The J-1 Visa, also know as the Exchange Visitor visa, is in the non-immigrant category according to the USCIS. The visa is approved for individuals to participate and work in study based exchange programs in the United States. In most cases, J-1 visas are valid for two years.
Why is it Difficult to file an I-485 application under J-1 Status?
Technically, J-1 visa holders are not allowed to apply for a green card in the United States because of the stipulations of the J-1 visa application. For example, because it is a cultural exchange visa, the applicant must also affirm in their visa application that they plan on returning to their home country once the visa expires. That way, the exchange favors both nations, as the skills the individual learns in America will be brought back to their country of origin.

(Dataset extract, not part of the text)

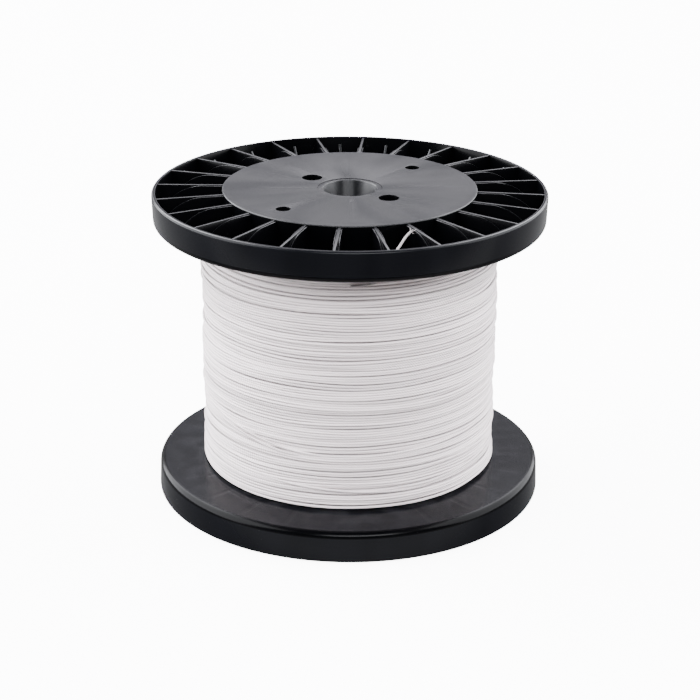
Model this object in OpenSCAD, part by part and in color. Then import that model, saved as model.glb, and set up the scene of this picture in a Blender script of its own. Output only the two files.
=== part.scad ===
// String reel: two ribbed flanges pressed on a plain barrel, with a spindle tube through the
// middle and one layer-wound length of string. Millimetres, +Z up along the spindle axis,
// origin at the centre of the foot that the reel stands on.

/* [Flanges] */
// Diameter of each flange over its rim
flange_d = 160; // [140:1:200]
// Height of each flange rim, from its outer face to the face beside the string
flange_h = 12.8; // [9:0.1:16]
// Distance between the outer faces of the two rims
rim_span = 128; // [90:1:180]
// Thickness of the rim wall at its outer face
rim_wall = 1.7; // [1.2:0.1:3]
// Thickness of the flat web that holds the string in
web_t = 1.8; // [1.2:0.1:3]
// Radius of the rim edge beside the string
rim_string_edge = 2.5; // [1:0.1:4]
// Radius of the rim edge at the outer face
rim_outer_edge = 1.2; // [0.4:0.1:1.5]

/* [Ribs] */
// Number of radial ribs in each flange
rib_count = 24; // [12:2:36]
// Thickness of each rib
rib_t = 1.2; // [0.8:0.1:2]
// Thickness of a rib over its thicker root
rib_root_t = 2.4; // [1.6:0.1:4]
// Radius of the curve that ends the thicker root
root_curve_r = 18.5; // [14:0.5:24]
// Thickness of the short gussets between the ribs
gusset_t = 1; // [0.8:0.1:2]

/* [Hub] */
// Diameter of the closed hub face
hub_d = 103; // [90:1:115]
// Height of the hub face above the rim
hub_proud = 0.6; // [0.2:0.1:1.5]
// Thickness of the hub plate
plate_t = 2.5; // [1.5:0.1:4]
// Outer diameter of the barrel that the string is wound on
barrel_d = 100; // [86:1:110]
// Wall thickness of the barrel
barrel_wall = 2.4; // [1.5:0.1:4]
// Diameter of the spindle bore
bore_d = 22; // [16:0.5:30]
// Outer diameter of the spindle tube
tube_d = 26; // [20:0.5:34]

/* [Drive holes] */
// Diameter of the two large drive holes
drive_d = 8.2; // [6:0.1:10]
// Diameter of the circle that the large drive holes lie on
drive_pcd = 41.5; // [38:0.5:60]
// Diameter of the two small drive holes
small_drive_d = 5.8; // [4:0.1:8]
// Diameter of the circle that the small drive holes lie on
small_drive_pcd = 78; // [66:0.5:90]

/* [String] */
// Diameter of the finished winding
winding_d = 121.2; // [110:0.2:150]
// Radius of the shoulder at each end of the winding
winding_shoulder = 2.6; // [1:0.1:4]
// Diameter of the string
string_d = 1.1; // [0.6:0.1:3]
// Diameter of the hole that the free end is threaded through
string_hole_d = 3.2; // [2:0.1:5]

/* [Hidden] */
$fn = 96;

black_plastic = [0.05, 0.05, 0.055];
grey_face = [0.16, 0.16, 0.17];
off_white = [0.87, 0.87, 0.85];

// Heights inside one flange are measured from the rim's outer face towards the string.
flange_r = flange_d / 2;
hub_r = hub_d / 2;
barrel_r = barrel_d / 2;
web_top = flange_h - web_t;         // floor of the pockets between the ribs
wall_draft = 0.5;                   // the rim is smaller beside the string
rim_inner_r = flange_r - rim_wall;  // at the outer face
rim_floor_r = rim_inner_r - 0.7;    // at the floor, from the draft of the pockets
web_r = flange_r - wall_draft - rim_string_edge;
plate_recess = 0.2;                 // the plate lies below the lip of the hub wall
tube_recess = 0.4;                  // the tube's end lies below the lip too
reel_h = rim_span + 2 * hub_proud;

// Rib tops fall slightly from the hub to the rim.
rib_top_hub = -0.1;
rib_top_rim = 0.4;
root_start_r = hub_r + 8;
gusset_drop = 3;
gusset_reach = 7;

rib_step = 360 / rib_count;
rib_turn = rib_step / 2;            // drive holes and gussets lie on the axes, ribs between them
drive_angle = 135;
small_drive_angle = 45;

// Centre line of the free end: off the winding, up through the web and on to a rib root.
tail_route = [
    [-3, -61.1, 108.6], [1, -61.2, 108.8], [4.5, -61.3, 109.4], [7.5, -62, 110.6],
    [9.8, -63.6, 112.2], [11.4, -65.8, 113.8], [12.2, -67.8, 115.4], [12.4, -68.8, 117.2],
    [12.5, -68.9, 119.2], [12.8, -68.2, 121], [13.4, -66.6, 122.7], [14.2, -63.9, 123.8],
    [16, -61, 125.3], [18.1, -57.4, 126.9], [20.1, -54.8, 127.9]
];
tail_hole = [12.4, -68.6];

// ---- one flange, with its outer face at height 0 and the string above it ----

// Radius of the pocket's outer wall at a given height
function pocket_wall_r(h) = rim_inner_r - (rim_inner_r - rim_floor_r) * h / web_top;

// The quarter of a round edge that lies beyond its centre, with a little overlap to join on
module edge_quarter(r, turn) {
    overlap = r / 4;
    intersection() {
        circle(r = r);
        rotate(turn) translate([-overlap, -overlap]) square(r + overlap);
    }
}

module rim_profile() {
    edge_x = flange_r - rim_outer_edge;
    wall_end = flange_h - rim_string_edge;
    difference() {
        union() {
            polygon([
                [web_r, 0], [edge_x, 0], [edge_x, rim_outer_edge], [flange_r, rim_outer_edge],
                [flange_r - wall_draft, wall_end], [web_r, wall_end]
            ]);
            translate([edge_x, rim_outer_edge]) edge_quarter(rim_outer_edge, -90);
            translate([web_r, wall_end]) intersection() {
                edge_quarter(rim_string_edge, 0);
                translate([0, -1]) square(rim_string_edge + 1);
            }
        }
        polygon([
            [web_r - 1, -1], [rim_inner_r, -1], [rim_inner_r, 0],
            [rim_floor_r, web_top], [web_r - 1, web_top]
        ]);
    }
}

module rim() {
    color(black_plastic) rotate_extrude() rim_profile();
}

module web(tail_hole_at = []) {
    color(black_plastic) difference() {
        translate([0, 0, web_top]) cylinder(r = web_r, h = web_t);
        translate([0, 0, web_top - 1]) cylinder(r = hub_r, h = web_t + 2);
        for (at = tail_hole_at)
            translate([at.x, at.y, web_top - 1]) cylinder(d = string_hole_d, h = web_t + 2);
    }
}

// Stands a profile of (radius, height) up as a plate of the given thickness
module radial_plate(thickness, side = 0) {
    rotate([90, 0, 0]) translate([0, 0, side - thickness / 2])
        linear_extrude(thickness) children();
}

module ribs() {
    color(black_plastic) for (i = [0:rib_count - 1]) rotate(rib_turn + i * rib_step)
        radial_plate(rib_t) polygon([
            [hub_r, rib_top_hub], [pocket_wall_r(rib_top_rim), rib_top_rim],
            [rim_floor_r, web_top], [hub_r, web_top]
        ]);
}

module rib_roots() {
    cheek_t = (rib_root_t - rib_t) / 2;
    cheek_side = (rib_t + cheek_t) / 2;
    color(black_plastic) for (i = [0:rib_count - 1], side = [-1, 1])
        rotate(rib_turn + i * rib_step)
            radial_plate(cheek_t, side * cheek_side) intersection() {
                union() {
                    translate([root_start_r, root_curve_r]) circle(r = root_curve_r);
                    translate([hub_r, 0]) square([root_start_r - hub_r, web_top]);
                }
                translate([hub_r, 0]) square([rim_floor_r - hub_r, web_top]);
            }
}

module gussets() {
    color(black_plastic) for (i = [0:rib_count - 1]) rotate(i * rib_step)
        radial_plate(gusset_t) polygon([
            [pocket_wall_r(gusset_drop), gusset_drop], [rim_floor_r, web_top],
            [rim_floor_r - gusset_reach, web_top]
        ]);
}

module hub_wall() {
    color(black_plastic) translate([0, 0, -hub_proud]) difference() {
        cylinder(r = hub_r, h = hub_proud + flange_h);
        translate([0, 0, -1]) cylinder(r = barrel_r, h = hub_proud + flange_h + 2);
    }
}

module hole_pair(d, pcd, angle) {
    for (turn = [0, 180]) rotate(angle + turn)
        translate([pcd / 2, 0, -1]) cylinder(d = d, h = plate_t + 2);
}

module hub_plate() {
    color(grey_face) translate([0, 0, plate_recess - hub_proud]) difference() {
        cylinder(r = barrel_r, h = plate_t);
        translate([0, 0, -1]) cylinder(d = tube_d, h = plate_t + 2);
        hole_pair(drive_d, drive_pcd, drive_angle);
        hole_pair(small_drive_d, small_drive_pcd, small_drive_angle);
    }
}

// Puts a flange part at the bottom, or turned over about the X axis at the top
module at_bottom() { translate([0, 0, hub_proud]) children(); }
module at_top() { translate([0, 0, reel_h - hub_proud]) mirror([0, 0, 1]) children(); }

module lower_rim() { at_bottom() rim(); }
module lower_web() { at_bottom() web(); }
module lower_ribs() { at_bottom() ribs(); }
module lower_rib_roots() { at_bottom() rib_roots(); }
module lower_gussets() { at_bottom() gussets(); }
module lower_hub_wall() { at_bottom() hub_wall(); }
module lower_hub_plate() { at_bottom() hub_plate(); }
module upper_rim() { at_top() rim(); }
module upper_web() { at_top() web([tail_hole]); }
module upper_ribs() { at_top() ribs(); }
module upper_rib_roots() { at_top() rib_roots(); }
module upper_gussets() { at_top() gussets(); }
module upper_hub_wall() { at_top() hub_wall(); }
module upper_hub_plate() { at_top() hub_plate(); }

// ---- the middle of the reel ----

module barrel() {
    foot = plate_recess + plate_t;
    color(black_plastic) translate([0, 0, foot]) difference() {
        cylinder(r = barrel_r, h = reel_h - 2 * foot);
        translate([0, 0, -1]) cylinder(r = barrel_r - barrel_wall, h = reel_h + 2);
    }
}

module spindle_tube() {
    color(black_plastic) translate([0, 0, tube_recess]) difference() {
        cylinder(d = tube_d, h = reel_h - 2 * tube_recess);
        translate([0, 0, -1]) cylinder(d = bore_d, h = reel_h + 2);
    }
}

module string_winding() {
    foot = hub_proud + flange_h;
    winding_h = reel_h - 2 * foot;
    outer_r = winding_d / 2;
    shoulder_r = outer_r - winding_shoulder;
    color(off_white) translate([0, 0, foot]) rotate_extrude() {
        translate([barrel_r, 0]) square([shoulder_r - barrel_r, winding_h]);
        translate([barrel_r, winding_shoulder])
            square([outer_r - barrel_r, winding_h - 2 * winding_shoulder]);
        translate([shoulder_r, winding_shoulder]) edge_quarter(winding_shoulder, -90);
        translate([shoulder_r, winding_h - winding_shoulder]) edge_quarter(winding_shoulder, 0);
    }
}

// ---- the free end of the string ----

function unit(v) = v / norm(v);
function route_heading(p, i) = unit(p[min(i + 1, len(p) - 1)] - p[max(i - 1, 0)]);

// Rings of points across a route, each square to it
function route_ring(p, i, r, sides) =
    let (ahead = route_heading(p, i),
         across = unit(cross(ahead, [0, 0, 1])),
         over = cross(across, ahead))
    [for (k = [0:sides - 1])
        p[i] + r * (cos(360 * k / sides) * across + sin(360 * k / sides) * over)];

// Cubic blend of four route points, for a smooth line between the middle two
function blend_point(a, b, c, d, t) =
    0.5 * (2 * b + (c - a) * t + (2 * a - 5 * b + 4 * c - d) * t * t
        + (3 * b - a - 3 * c + d) * t * t * t);
function smooth_route(p, steps) = [
    for (i = [0:len(p) - 2], s = [0:steps - 1])
        blend_point(p[max(i - 1, 0)], p[i], p[i + 1], p[min(i + 2, len(p) - 1)], s / steps),
    p[len(p) - 1]
];

module swept_tube(p, r, sides) {
    rings = len(p);
    skin = [for (i = [0:rings - 2], k = [0:sides - 1])
        [i * sides + k, (i + 1) * sides + k,
         (i + 1) * sides + (k + 1) % sides, i * sides + (k + 1) % sides]];
    start_cap = [for (k = [0:sides - 1]) k];
    end_cap = [for (k = [sides - 1:-1:0]) (rings - 1) * sides + k];
    polyhedron(
        points = [for (i = [0:rings - 1]) each route_ring(p, i, r, sides)],
        faces = concat([start_cap], skin, [end_cap]));
}

module string_tail() {
    ring_steps = 2;
    tube_sides = 8;
    color(off_white)
        swept_tube(smooth_route(tail_route, ring_steps), string_d / 2, tube_sides);
}

lower_rim();
lower_web();
lower_ribs();
lower_rib_roots();
lower_gussets();
lower_hub_wall();
lower_hub_plate();
upper_rim();
upper_web();
upper_ribs();
upper_rib_roots();
upper_gussets();
upper_hub_wall();
upper_hub_plate();
barrel();
spindle_tube();
string_winding();
string_tail();
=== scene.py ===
import math
import random

import bmesh
import bpy
import numpy as np
from mathutils import Matrix, Vector, noise


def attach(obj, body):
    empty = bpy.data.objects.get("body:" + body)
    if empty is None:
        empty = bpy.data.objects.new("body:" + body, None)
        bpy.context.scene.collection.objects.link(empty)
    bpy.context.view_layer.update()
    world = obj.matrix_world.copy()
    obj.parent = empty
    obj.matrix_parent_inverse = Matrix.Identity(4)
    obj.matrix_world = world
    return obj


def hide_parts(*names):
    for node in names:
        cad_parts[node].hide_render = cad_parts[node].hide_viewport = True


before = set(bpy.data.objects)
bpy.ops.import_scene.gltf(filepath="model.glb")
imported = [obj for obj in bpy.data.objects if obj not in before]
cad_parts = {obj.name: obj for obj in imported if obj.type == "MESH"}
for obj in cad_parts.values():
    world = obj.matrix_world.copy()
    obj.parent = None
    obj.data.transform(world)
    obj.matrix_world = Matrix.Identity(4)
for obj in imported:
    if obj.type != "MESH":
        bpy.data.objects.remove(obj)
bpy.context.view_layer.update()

# ---- Camera ----
# A product camera with a long lens, a little above the upper flange and turned a hair to the
# left of the reel's own front.
camera = bpy.data.objects.new("camera", bpy.data.cameras.new("camera"))
bpy.context.scene.collection.objects.link(camera)
camera.data.sensor_width = 36
camera.data.lens = 99.2
camera.data.clip_start = 0.01
camera.location = (-0.04261, -0.74628, 0.35543)
heading, drop, roll = math.radians(3.3), math.radians(21.671), math.radians(0.321)
looking = Vector((math.sin(heading) * math.cos(drop), math.cos(heading) * math.cos(drop),
                  -math.sin(drop)))
camera.rotation_euler = (looking.to_track_quat("-Z", "Y").to_matrix()
                         @ Matrix.Rotation(roll, 3, "Z")).to_euler()
bpy.context.scene.camera = camera

# ---- Flange shells: rim and web ----
# Each flange is one injection moulding in black plastic with a satin finish. This is its skin: the
# rim wall, drafted towards the string, and the flat web that the string lies against. The lower
# one is modelled here and its twin is made from it once the rest of the moulding is done.
mm = 0.001
foot_gap = 0.6 * mm      # the hub face stands this much proud of the rim


def turned(name, profile, facets=192):
    """Turns a closed profile of (radius, height) about the spindle axis, ring by ring."""
    bpy.ops.object.select_all(action="DESELECT")
    bpy.ops.mesh.primitive_circle_add(vertices=facets, radius=profile[0][0],
                                      location=(0, 0, profile[0][1]))
    piece = bpy.context.object
    piece.name = piece.data.name = name
    bpy.ops.object.mode_set(mode="EDIT")
    bpy.ops.mesh.select_all(action="SELECT")
    for (r0, z0), (r1, z1) in zip(profile, profile[1:] + profile[:1]):
        bpy.ops.mesh.extrude_edges_move(TRANSFORM_OT_translate={"value": (0, 0, z1 - z0)})
        bpy.ops.transform.resize(value=(r1 / r0, r1 / r0, 1), center_override=(0, 0, 0))
    bpy.ops.mesh.select_all(action="SELECT")
    bpy.ops.mesh.remove_doubles(threshold=1e-6)
    bpy.ops.mesh.normals_make_consistent(inside=False)
    bpy.ops.object.mode_set(mode="OBJECT")
    bpy.ops.object.transform_apply(location=True, rotation=True, scale=True)
    return piece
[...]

Additionally, the J-1 is a non-immigrant visa, and although not the same as an H1-B, both visa types are not “dual intent”, meaning that you cannot apply for permanent residence when you have already pledged to return to your country upon its approval.
Applying for a Waiver
The INA specifically states under Section 212(e) that there is a foreign residence requirement (you must return to your country for 2 years before applying for a green card) for J-1 holders if:
- The U.S. government has designated your home country as having few people with the skill set and experience in your particular occupation or field
- You have been medically trained in the U.S. as a resident
- The program the J-1 holder participated in was financed by their home government
If you meet such conditions, you can apply for the USCIS Form I-612, Application for Waiver of the Foreign Residence Requirement. If your waiver is granted, you will be able to then have an immigrant petition filed on your behalf and start the I-485 application process.
Conditionality for Filing the I-612
Not everyone will be able to apply for the waiver. Applicants need to be able to prove one of the following in their application:
- That they can demonstrate to the U.S. government that returning to their home country will incur significant financial hardship
- That they can demonstrate to the U.S. government that returning to their home country could put them at risk of persecution because of political beliefs
- They have provided a “No Objection” letter from their home country which specifies that their country of origin does not object to them staying in the U.S.
The filing fee for Form I-612 is 930 USD.